Che cos’è l’Europa? Non è più il vecchio continente, ormai è un continente vecchio. O cambia o fallirà miseramente ogni idea di Europa. Sia chiaro: io sono fortemente europeista! Ma la mia idea di Unione Europea è molto diversa e molto migliore di quella attuale. Io sono un liberale, sono lontanissimo da ogni ideologia e da ogni estremismo. Sono convinto, al contrario dei liberali intransigenti americani, che serva una componente statale, per quanto limitata a sanità, istruzione e poco altro. E sono anche convinto che lo Stato debba proteggere e aiutare i più deboli. Ma non come fa oggi, permettendo a milioni di persone di approfittare impunemente di denaro pubblico, magari dopo aver pesantemente evaso il fisco.

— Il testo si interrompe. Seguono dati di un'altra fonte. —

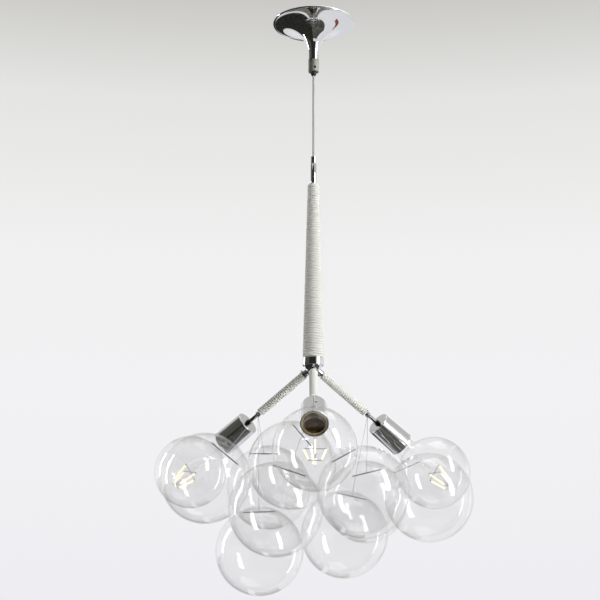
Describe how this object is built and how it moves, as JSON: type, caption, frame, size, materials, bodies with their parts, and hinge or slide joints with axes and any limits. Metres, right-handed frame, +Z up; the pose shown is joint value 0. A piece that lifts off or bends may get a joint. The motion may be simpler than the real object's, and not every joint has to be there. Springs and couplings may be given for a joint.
{
  "type": "cluster pendant light",
  "caption": "Ceiling pendant with a trumpet canopy, a tapered stem wound with cord, sloping arms with round clear lamps, and clear glass globes hung close together on thin lines.",
  "frame": {"origin": "centre of the ceiling bar's top face, in the plane of the ceiling, on the stem's axis", "axes": "+Z up along the stem, -Y along the front arm, +X to the right seen from the front"},
  "size_m": [0.5496, 0.5641, 0.9967],
  "materials": {
    "chrome": "polished",
    "satin_nickel": "satin",
    "zinc": "zinc plated",
    "brass": "plain",
    "terminal": "moulded",
    "black_plastic": "moulded",
    "nylon": "moulded",
    "cord": "braided, wound close",
    "former": "turned",
    "ceramic": "unglazed",
    "lamp_glass": "clear",
    "lamp_metal": "pressed",
    "filament": "warm filaments on a clear mount",
    "globe_glass": "clear, hand blown",
    "hanger": "bright wire bar on a clear line"
  },
  "bodies": {
    "root": {"ceiling_bar": "zinc", "earth_screw": "brass", "bar_nut": "zinc", "hanging_tube": "zinc", "terminal_block": "terminal", "suspension_cord": "cord", "cord_gland": "black_plastic", "cord_ferrule": "chrome", "ball_stud": "zinc"},
    "canopy": {"canopy_shell": "chrome", "canopy_collar": "satin_nickel", "collar_screw": "zinc"},
    "swivel": {"swivel_liner": "nylon"},
    "pendant": {"swivel_tube": "chrome", "stem_tube": "zinc", "stem_core": "former", "stem_wrap": "cord", "hub": "chrome", "hub_cap": "chrome", "arm_tube_left": "chrome", "arm_tube_right": "chrome", "arm_tube_front": "chrome", "arm_wrap_left": "cord", "arm_wrap_right": "cord", "arm_wrap_front": "cord", "socket_cup_left": "chrome", "socket_cup_right": "chrome", "socket_cup_front": "chrome", "lampholders": "ceramic", "holder_shells": "brass", "lock_nuts": "zinc", "cup_screws": "zinc", "hanger_front_inner": "hanger", "hanger_right_low": "hanger"},
    "lamp_left": {"lamp_bulb_left": "lamp_glass", "lamp_cap_left": "lamp_metal", "lamp_filaments_left": "filament"},
    "lamp_right": {"lamp_bulb_right": "lamp_glass", "lamp_cap_right": "lamp_metal", "lamp_filaments_right": "filament"},
    "lamp_front": {"lamp_bulb_front": "lamp_glass", "lamp_cap_front": "lamp_metal", "lamp_filaments_front": "filament"},
    "line_left_low": {"hanger_left_low": "hanger"},
    "bubble_left_low": {"globe_left_low": "globe_glass"},
    "line_left_rear": {"hanger_left_rear": "hanger"},
    "bubble_left_rear": {"globe_left_rear": "globe_glass"},
    "line_left_fore": {"hanger_left_fore": "hanger"},
    "bubble_left_fore": {"globe_left_fore": "globe_glass"},
    "line_front_low": {"hanger_front_low": "hanger"},
    "bubble_front_low": {"globe_front_low": "globe_glass"},
    "bubble_front_inner": {"globe_front_inner": "globe_glass"},
    "line_front_side": {"hanger_front_side": "hanger"},
    "bubble_front_side": {"globe_front_side": "globe_glass"},
    "bubble_right_low": {"globe_right_low": "globe_glass"},
    "line_right_rear": {"hanger_right_rear": "hanger"},
    "bubble_right_rear": {"globe_right_rear": "globe_glass"},
    "line_right_fore": {"hanger_right_fore": "hanger"},
    "bubble_right_fore": {"globe_right_fore": "globe_glass"}
  },
  "joints": [
    {"name": "canopy_drop", "type": "slide", "parent": "root", "child": "canopy", "axis": [0, 0, -1], "range_m": [0, 0.145]},
    {"name": "stem_spin", "type": "hinge", "parent": "root", "child": "swivel", "pos_m": [0, 0, -0.2691], "axis": [0, 0, 1], "continuous": true},
    {"name": "stem_swing", "type": "hinge", "parent": "swivel", "child": "pendant", "pos_m": [0, 0, -0.2691], "axis": [1, 0, 0], "range_deg": [-10, 10]},
    {"name": "lamp_left_turn", "type": "hinge", "parent": "pendant", "child": "lamp_left", "pos_m": [-0.2123, 0.12257, -0.78631], "axis": [-0.7197, 0.4155, -0.5563], "continuous": true},
    {"name": "lamp_right_turn", "type": "hinge", "parent": "pendant", "child": "lamp_right", "pos_m": [0.2123, 0.12257, -0.78631], "axis": [0.7197, 0.4155, -0.5563], "continuous": true},
    {"name": "lamp_front_turn", "type": "hinge", "parent": "pendant", "child": "lamp_front", "pos_m": [0, -0.24514, -0.78631], "axis": [0, -0.831, -0.5563], "continuous": true},
    {"name": "swing_left_low", "type": "hinge", "parent": "pendant", "child": "line_left_low", "pos_m": [-0.09355, 0.05401, -0.69452], "axis": [-0.962, 0.2729, 0], "range_deg": [0, 6]},
    {"name": "spin_left_low", "type": "hinge", "parent": "line_left_low", "child": "bubble_left_low", "pos_m": [-0.088, 0.032, -0.9242], "axis": [-0.0241, 0.0954, 0.9951], "continuous": true},
    {"name": "swing_left_rear", "type": "hinge", "parent": "pendant", "child": "line_left_rear", "pos_m": [-0.09355, 0.05401, -0.69452], "axis": [0.9708, -0.2401, 0], "range_deg": [0, 15]},
    {"name": "spin_left_rear", "type": "hinge", "parent": "line_left_rear", "child": "bubble_left_rear", "pos_m": [-0.076, 0.125, -0.8122], "axis": [-0.1267, -0.5123, 0.8494], "continuous": true},
    {"name": "swing_left_fore", "type": "hinge", "parent": "pendant", "child": "line_left_fore", "pos_m": [-0.09355, 0.05401, -0.69452], "axis": [-0.7984, 0.6021, 0], "range_deg": [0, 15]},
    {"name": "spin_left_fore", "type": "hinge", "parent": "line_left_fore", "child": "bubble_left_fore", "pos_m": [-0.1735, -0.052, -0.8122], "axis": [0.4506, 0.5975, 0.6633], "continuous": true},
    {"name": "swing_front_low", "type": "hinge", "parent": "pendant", "child": "line_front_low", "pos_m": [0, -0.10803, -0.69452], "axis": [-0.6581, 0.753, 0], "range_deg": [0, 9]},
    {"name": "spin_front_low", "type": "hinge", "parent": "line_front_low", "child": "bubble_front_low", "pos_m": [-0.059, -0.137, -0.8672], "axis": [0.3193, 0.1568, 0.9346], "continuous": true},
    {"name": "spin_front_inner", "type": "hinge", "parent": "pendant", "child": "bubble_front_inner", "pos_m": [-0.035, -0.013, -0.7872], "axis": [0.255, -0.6922, 0.6751], "continuous": true},
    {"name": "swing_front_side", "type": "hinge", "parent": "pendant", "child": "line_front_side", "pos_m": [0, -0.10803, -0.69452], "axis": [-0.7797, -0.6261, 0], "range_deg": [0, 15]},
    {"name": "spin_front_side", "type": "hinge", "parent": "line_front_side", "child": "bubble_front_side", "pos_m": [0.078, -0.096, -0.8372], "axis": [-0.4784, -0.0738, 0.8751], "continuous": true},
    {"name": "spin_right_low", "type": "hinge", "parent": "pendant", "child": "bubble_right_low", "pos_m": [0.053, 0.059, -0.8952], "axis": [0.198, -0.0243, 0.9799], "continuous": true},
    {"name": "swing_right_rear", "type": "hinge", "parent": "pendant", "child": "line_right_rear", "pos_m": [0.09355, 0.05401, -0.69452], "axis": [0.9998, -0.0188, 0], "range_deg": [0, 15]},
    {"name": "spin_right_rear", "type": "hinge", "parent": "line_right_rear", "child": "bubble_right_rear", "pos_m": [0.096, 0.184, -0.8322], "axis": [-0.0129, -0.6864, 0.7271], "continuous": true},
    {"name": "swing_right_fore", "type": "hinge", "parent": "pendant", "child": "line_right_fore", "pos_m": [0.09355, 0.05401, -0.69452], "axis": [-0.5022, -0.8647, 0], "range_deg": [0, 15]},
    {"name": "spin_right_fore", "type": "hinge", "parent": "line_right_fore", "child": "bubble_right_fore", "pos_m": [0.19, -0.002, -0.8382], "axis": [-0.5302, 0.308, 0.7899], "continuous": true}
  ]
}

Capisco che Germania e Olanda non vogliano concederci i coronabond.
Perché dovrebbero? Fino a quando dimostriamo loro che di noi non possono fidarsi e che non ragioniamo in modo coeso e coerente, loro perseguiranno comprensibilmente i loro interessi particolari. Vorrei che i nostri politici pretendessero di aver più peso a Bruxelles e a Strasburgo, e andassero ogni giorno a costruirsi quella fiducia e quella credibilità che abbiamo miserevolmente perso in questi anni. Vorrei fossimo rappresentati da economisti, politici capaci e intellettuali. Solo così potrà esistere una vera Unione Europea, che è utile a tutti, non solo all’Italia, perché il crollo di una parte consistente delle attività economiche, in un sistema fortemente interallacciato, come quello europeo, genererebbe una catena distruttiva generalizzata.
Quando ne usciremo cosa farà?
Andrò a pescare e a bere un caffè. E poi lavorerò il più possibile, non conosco altro modo per ottenere risultati apprezzabili.